The outfits are a little ironic considering the sport is surrounded by a culture of homophobia that has seen not one player come out as gay in its 150 year history. In fact, it has taken the AFL until December 2008 to even start talking about establishing anti-homophobia legislation in the sport, and even that has come after years of pressure from special interest groups and even the Australian Sports Commission threatening to pull its funding.

And this is a sport that revolves around fit young men in hot pants jumping on each other... please clear the area, for this is the point where the Irony Train derails.

10) Piss_Poor.com

If you’re reading this article, there’s a fair chance that you’d never be inclined to look at the AFL’s official site because you’d never have any plausible reason for wanting to. Allow me to disabuse you of any notions you might have that you’re missing anything, unless you’re a fan of nauseating corporate kow-towing.

The first thing you wonder when you hit the site is whether you’ve accidently clicked on Telstra Bigpond for, not only is it inundated with ads you will see a heading banner exactly the same as that on Bigpond.com, section links and all, effectively making it look like you’ve gone to the wrong site).

Cringeworthy enough? It doesn’t even end there; you can’t even watch any of its embedded video unless you have Bigpond broadband. Is the AFL owned by Telstra? No. Is Telstra a corporate partner of theirs? No. Are the AFL idiots who’d rather sell ownership of their site to someone else rather than do it themselves? Yes.

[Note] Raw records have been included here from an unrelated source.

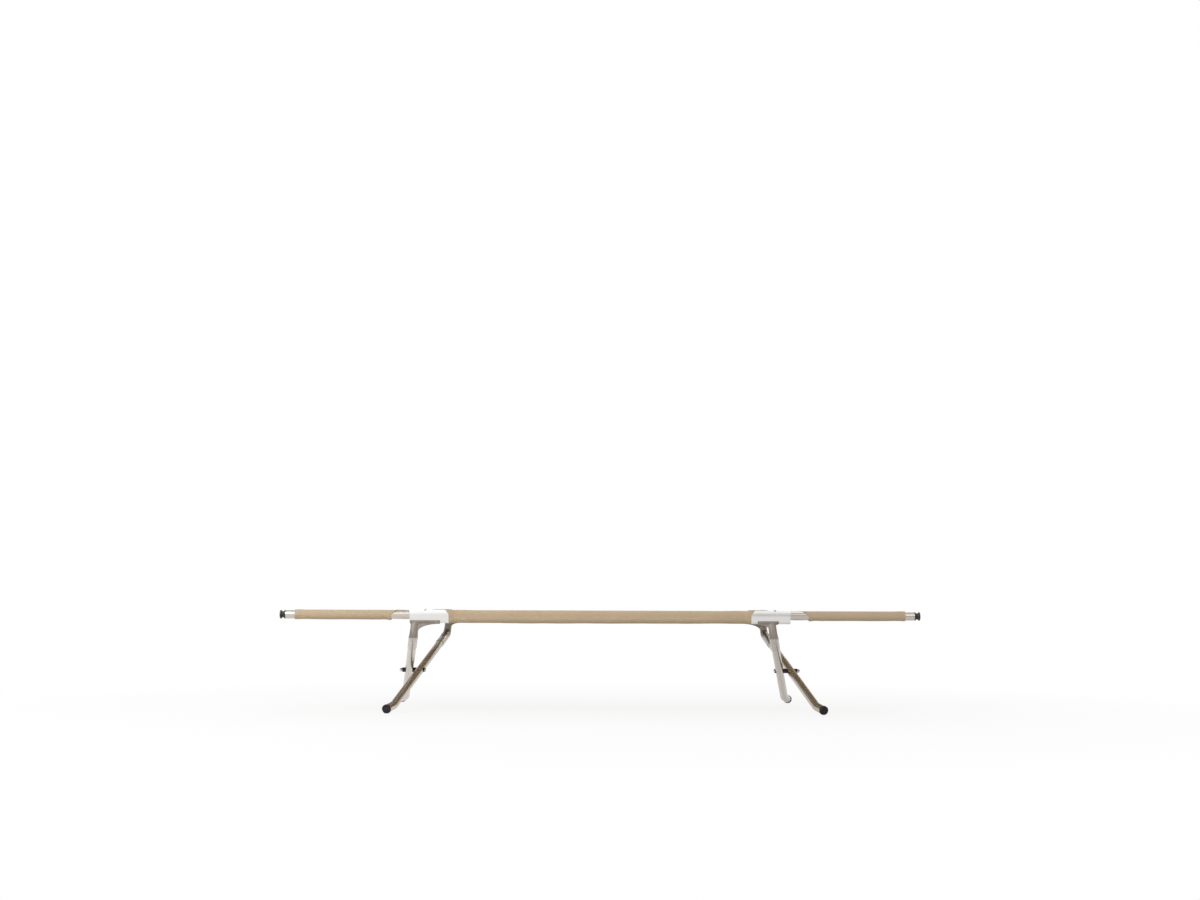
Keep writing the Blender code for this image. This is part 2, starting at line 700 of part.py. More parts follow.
def panel(edge_points):
    """Taut panel of cloth: (x, half width) points from one end to the other, mirrored in Y."""
    near = [Vector((x, -y, RAIL_HEIGHT + PANEL_BOTTOM)) for x, y in edge_points]
    far = [Vector((x, y, RAIL_HEIGHT + PANEL_BOTTOM)) for x, y in reversed(edge_points)]
    return prism(near + far, Vector((0.0, 0.0, PANEL_TOP - PANEL_BOTTOM)))


def centre_panel():
    """Bed between the two fold lines, drawn in beside the four brackets."""
    start = SLEEVE_END - WINDOW_CURVE
    end = HINGE_X - CLEARANCE
    half = [(start + WINDOW_CURVE * index / 6, 0.0) for index in range(7)] + [(end, 0.0)]
    half = [(x, window_step(x, start, SLEEVE_END)) for x, _ in half]
    return panel([(-x, y) for x, y in reversed(half)] + half)


def end_panel():
    """Bed past a fold line, drawn in beside the bare tube of its windows."""
    start = END_SLEEVE_START
    end = start + WINDOW_CURVE
    half = [(HINGE_X + CLEARANCE, WINDOW_EDGE)]
    half += [(start + WINDOW_CURVE * index / 6, 0.0) for index in range(7)]
    half += [(END_SLEEVE_END, 0.0)]
    half = [(x, window_step(x, end, start)) for x, _ in half]
    return panel(half)


def mirror(bm):
    """Reflects a solid to the other end of the cot and keeps its faces pointing out."""
    bm.transform(Matrix.Scale(-1.0, 4, (1.0, 0.0, 0.0)))
    bmesh.ops.reverse_faces(bm, faces=bm.faces)


def material(name, colour, roughness, metallic):
    """Principled material from a colour in display values."""
    made = bpy.data.materials.new(name)
    made.use_nodes = True
    shader = made.node_tree.nodes["Principled BSDF"]
    linear = [value / 12.92 if value <= 0.04045 else ((value + 0.055) / 1.055) ** 2.4 for value in colour]
    shader.inputs["Base Color"].default_value = (*linear, 1.0)
    shader.inputs["Roughness"].default_value = roughness
    shader.inputs["Metallic"].default_value = metallic
    return made


def axis_empty(name, place, parent=None):
    """Empty on a joint's axis, which carries the pieces that turn about it."""
    empty = bpy.data.objects.new(name, None)
    empty.empty_display_size = JOINT_MARK
    bpy.context.scene.collection.objects.link(empty)
    empty.location = place - (parent.location if parent else Vector())
    empty.parent = parent
    return empty


def add_piece(name, bm, finish, carrier=None, place=None):
    """Named object for one sub-part, with its origin on its carrier's axis."""
    origin = place if place else Vector()
    bm.transform(Matrix.Translation(-origin))
    mesh = bpy.data.meshes.new(name)
    bm.to_mesh(mesh)
    bm.free()
    mesh.shade_smooth()
    mesh.set_sharp_from_angle(angle=math.radians(32.0))
    own = finish.copy()
    own.name = name
    mesh.materials.append(own)
    item = bpy.data.objects.new(name, mesh)
    item.parent = carrier
    bpy.context.scene.collection.objects.link(item)
    return item


def placed(bm, side, turn):
    """Solid moved from the +X end of the front frame to its own end and frame."""
    if side < 0:
        mirror(bm)
    bm.transform(Matrix.Rotation(turn, 4, "Z"))
    return bm


def build_end(label, side, turn, finishes, parent, cloth_panel):
    """End length of a rail with everything that folds with it."""
    pin = vector(side * HINGE_X, 0.0, PIN_LIFT)
    pin.rotate(Matrix.Rotation(turn, 3, "Z"))
    hinge = axis_empty(label + "_end_axis", pin, parent)
    pieces = [("hinge_plug", hinge_plug(), "cast"),
              ("end_rail", end_rail(), "tube"),
              ("end_cap", end_cap(), "black"),
              ("sleeve", sleeve(0.0, END_SLEEVE_START, END_SLEEVE_END), "cloth")]
    for name, bm, finish in pieces:
        add_piece(label + "_" + name, placed(bm, side, turn), finishes[finish], hinge, pin)
    if cloth_panel:
        add_piece(cloth_panel, placed(end_panel(), side, turn), finishes["cloth"], hinge, pin)


def build_frame(frame, turn, finishes, carrier, place):
    """One side frame: its rail, brackets, leg heads, legs and end lengths."""
    turn_matrix = Matrix.Rotation(turn, 4, "Z")
    rail = middle_rail()
    rail.transform(turn_matrix)
    add_piece(frame + "_middle_rail", rail, finishes["tube"], carrier, place)
    cloth = sleeve(SECTION_DROP, -SLEEVE_END, SLEEVE_END)
    cloth.transform(turn_matrix)
    add_piece(frame + "_middle_sleeve", cloth, finishes["cloth"], carrier, place)
    stack = pivot_stack()
    for side, corner in CORNERS.items():
        end = "right" if side * math.cos(turn) > 0 else "left"
        label = frame + "_" + end
        centre = pivot_point(corner).x
        if corner is INNER_CORNER:
            faces = stack["head"], stack["middle"] - CLEARANCE / 2
        else:
            faces = stack["middle"] + CLEARANCE / 2, stack["nut"]
        pieces = [("bracket", bracket(corner), "bracket"),
                  ("rivet", rivet(), "bracket"),
                  ("hinge_pin", hinge_pin(), "bracket"),
                  ("leg_head", leg_head(corner), "cast"),
                  ("leg", leg(corner), "tube"),
                  ("foot_cap", foot_cap(corner), "black"),
                  ("inner_washer", saddle_washer(corner, faces[0], centre), "black"),
                  ("outer_washer", saddle_washer(corner, centre, faces[1]), "black")]
        for name, bm, finish in pieces:
            add_piece(label + "_" + name, placed(bm, side, turn), finishes[finish], carrier, place)
        cloth_panel = "bed_" + end if frame == "front" else None
        build_end(label, side, turn, finishes, carrier, cloth_panel)


def main():
    """Clears the scene and builds the cot."""
    for item in list(bpy.data.objects):
        bpy.data.objects.remove(item)
    finishes = {
        "tube": material("tube", (0.76, 0.73, 0.69), 0.24, 1.0),
        "bracket": material("bracket", (0.89, 0.88, 0.86), 0.20, 1.0),
        "cast": material("cast", (0.58, 0.53, 0.49), 0.45, 0.9),
        "black": material("black", (0.14, 0.14, 0.14), 0.55, 0.0),
        "cloth": material("cloth", (0.77, 0.68, 0.56), 0.85, 0.0),
    }
    fold = Vector((0.0, 0.0, pivot_z()))
    fold_axis = axis_empty("frame_fold_axis", fold)
    build_frame("front", 0.0, finishes, None, None)
    build_frame("back", math.pi, finishes, fold_axis, fold)
    for side, name in ((-1, "left"), (1, "right")):
        for item, maker in (("bolt", pivot_bolt), ("nut", pivot_nut)):
            bm = placed(maker(), side, 0.0)
            add_piece(name + "_pivot_" + item, bm, finishes["bracket"], None, None)
    add_piece("bed_center", centre_panel(), finishes["cloth"], None, None)


main()
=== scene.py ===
"""Folding camping cot: the finish of every surface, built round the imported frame.

X runs along the bed, Y across it and Z up, in metres, as in the frame. Most pieces are modelled
once, at the right end of the front rail, and copied to the other corners. The outer leg heads stand
at the front left and the back right, the inner ones at the front right and the back left.
"""

import math
from functools import cache

import bpy
from bpy.props import FloatProperty, FloatVectorProperty, PointerProperty
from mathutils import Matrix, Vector, noise


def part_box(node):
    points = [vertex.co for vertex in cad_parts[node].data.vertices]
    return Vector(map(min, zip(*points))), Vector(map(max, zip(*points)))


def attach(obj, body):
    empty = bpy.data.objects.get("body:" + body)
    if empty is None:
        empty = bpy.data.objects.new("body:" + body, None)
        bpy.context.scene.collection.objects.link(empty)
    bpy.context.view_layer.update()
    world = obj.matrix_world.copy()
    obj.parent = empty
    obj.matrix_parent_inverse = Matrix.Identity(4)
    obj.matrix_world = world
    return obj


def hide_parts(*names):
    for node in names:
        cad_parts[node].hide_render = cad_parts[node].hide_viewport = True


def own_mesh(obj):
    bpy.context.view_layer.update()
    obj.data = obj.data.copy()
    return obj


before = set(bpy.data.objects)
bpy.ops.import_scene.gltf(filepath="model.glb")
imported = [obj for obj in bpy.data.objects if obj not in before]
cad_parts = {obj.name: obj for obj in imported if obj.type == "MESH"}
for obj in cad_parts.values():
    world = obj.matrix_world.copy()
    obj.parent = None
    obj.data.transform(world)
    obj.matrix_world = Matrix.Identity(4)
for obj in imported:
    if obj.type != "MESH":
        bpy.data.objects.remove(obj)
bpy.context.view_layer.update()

bl_info = {
    "name": "Folding camping cot",
    "version": (1, 0, 0),
    "blender": (4, 5, 0),
    "location": "View3D > Sidebar > Cot",
    "description": "Models the rails, legs, hinges and cloth of a folding camping cot",
    "category": "Add Mesh",
}

# Corner: its rail, whether it is mirrored in X, and whether it is turned to the back rail
CORNERS = {
    "front_right": ("front", False, False),
    "front_left": ("front", True, False),
    "back_left": ("back", False, True),
    "back_right": ("back", True, True),
}
INNER_CORNERS = ("front_right", "back_left")
OUTER_CORNERS = ("front_left", "back_right")
ALL_CORNERS = tuple(CORNERS)
KINDS = (("inner", INNER_CORNERS), ("outer", OUTER_CORNERS))


def reach_x(node):
    """Where a frame node starts and ends along X."""
    low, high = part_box(node)
    return low.x, high.x


X_WAY = Vector((1.0, 0.0, 0.0))
Y_WAY = Vector((0.0, 1.0, 0.0))

# Rails
GAP = 0.0003
TUBE_RADIUS = 0.0125
TUBE_WALL = 0.0012
SECTION_DROP = 0.009
BORE_RADIUS = TUBE_RADIUS + GAP
INNER_RADIUS = TUBE_RADIUS - TUBE_WALL
RAIL_Y = -0.310
RAIL_HEIGHT = 0.290
END_RAIL_START, END_RAIL_END = reach_x("front_right_end_rail")
COT_END = reach_x("front_right_end_cap")[1]

# Hinge and bracket; a notch that reaches out past OPEN_NOTCH runs through the bracket's end
HINGE_X = 0.519
PIN_LIFT = 0.0146
PIN_RADIUS = 0.0016
KNUCKLE_RADIUS = 0.0032
BRACKET_START, BRACKET_END = reach_x("front_right_bracket")
BRACKET_TOP = 0.0156
BRACKET_HALF_WIDTH = 0.0164
BRACKET_SIDE_ARC = 0.048
BRACKET_BOTTOM = -0.0243
CHANNEL_START = 0.5145
NOTCH_Z = -0.016
OPEN_NOTCH = 0.04

# Leg heads and legs, along X from the hinge: root, neck and elbow, with how far the foot splays
# and how deep the web reaches
HEADS = {
    "inner": {"root": (-0.051, 0.010), "neck": -0.009, "elbow": -0.004,
              "splay": 0.116, "web": 0.040},
    "outer": {"root": (-0.045, 0.045), "neck": 0.030, "elbow": 0.034,
              "splay": 0.110, "web": 0.050},
}
NECK_RADIUS = 0.0118
NECK_DROP = 0.062
ELBOW_BEND = 0.022
SOCKET_RADIUS = 0.0137
COLLAR_Z = 0.221
SOCKET_LENGTH = 0.100
SOCKET_FLOOR = 0.022
FOOT_BEND = 0.060
FOOT_RUN = 0.0475
FOOT_YAW = math.radians(22.0)
FOOT_PITCH = math.radians(12.0)
FOOT_CAP_RADIUS = 0.0136
FOOT_CAP_LENGTH = 0.007
FOOT_SOLE = 0.0012

# Cloth
SEAM_FROM_RAIL = 0.008
FLANGE = 0.035
PANEL_EDGE = 0.3017
WINDOW_EDGE = 0.2916
PANEL_Z = 0.0134
PANEL_GAP = 0.00005
BED_HALF_LENGTH = 0.95
MIDDLE_SLEEVE_END = 0.4467
END_SLEEVE_START = 0.621
END_SLEEVE_END = 0.905
FOLD_X = HINGE_X
CLOTH_CLEARANCE = 0.00015

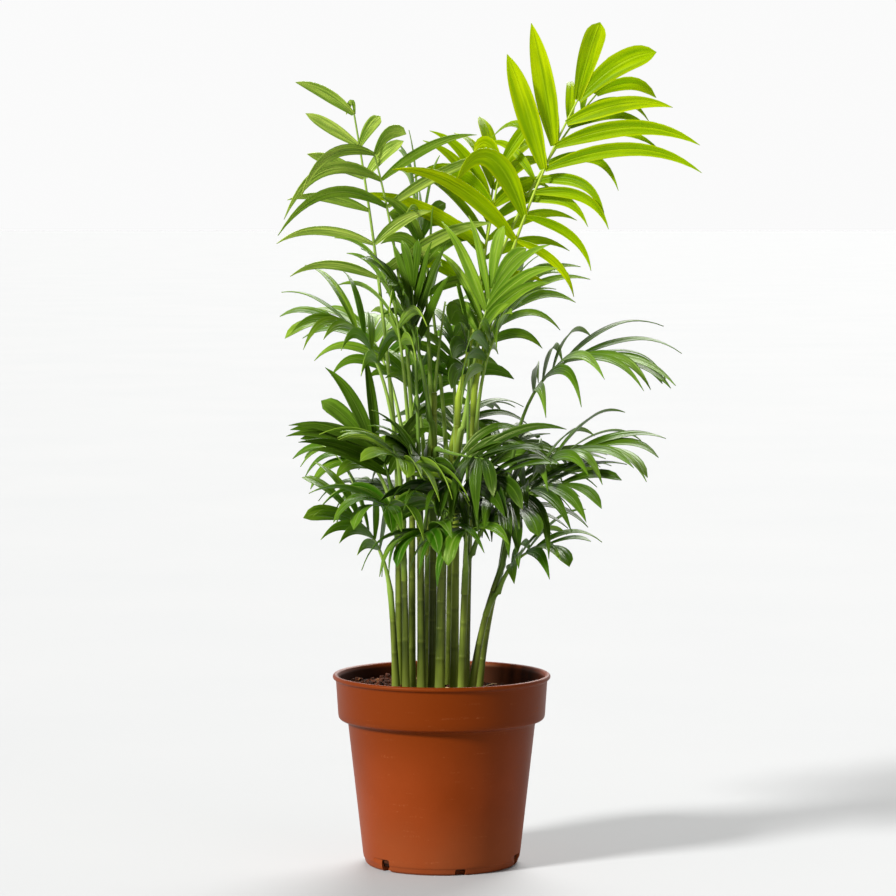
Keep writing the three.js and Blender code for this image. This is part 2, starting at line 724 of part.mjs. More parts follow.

In this day and age, an organization’s website is the lynchpin of their public identity. The fact that the AFL have basically let theirs look like the someone else’s site entirely just goes to show that their general half-arsedness truly knows no bounds.

And if you don’t believe me, just ask Senior Vice-President for New Media for Major League Baseball (and owner of an acronym people have died pronouncing) Justin Shaffer, who was actually flown over by the AFL so he could tell them how lame it is. Given the team names and general tone of the sport’s marketing, it seems fitting that they have to look to America to even tell them the mind-shrivellingly obvious.

11) The Hot Pants

Yes, I know I just mentioned this (and that this is meant to be ten reasons) but by god, it deserves to be said twice.

So there you have it: you do have good reasons to dislike AFL.

Be strong, be vigilant but, most importantly be proud!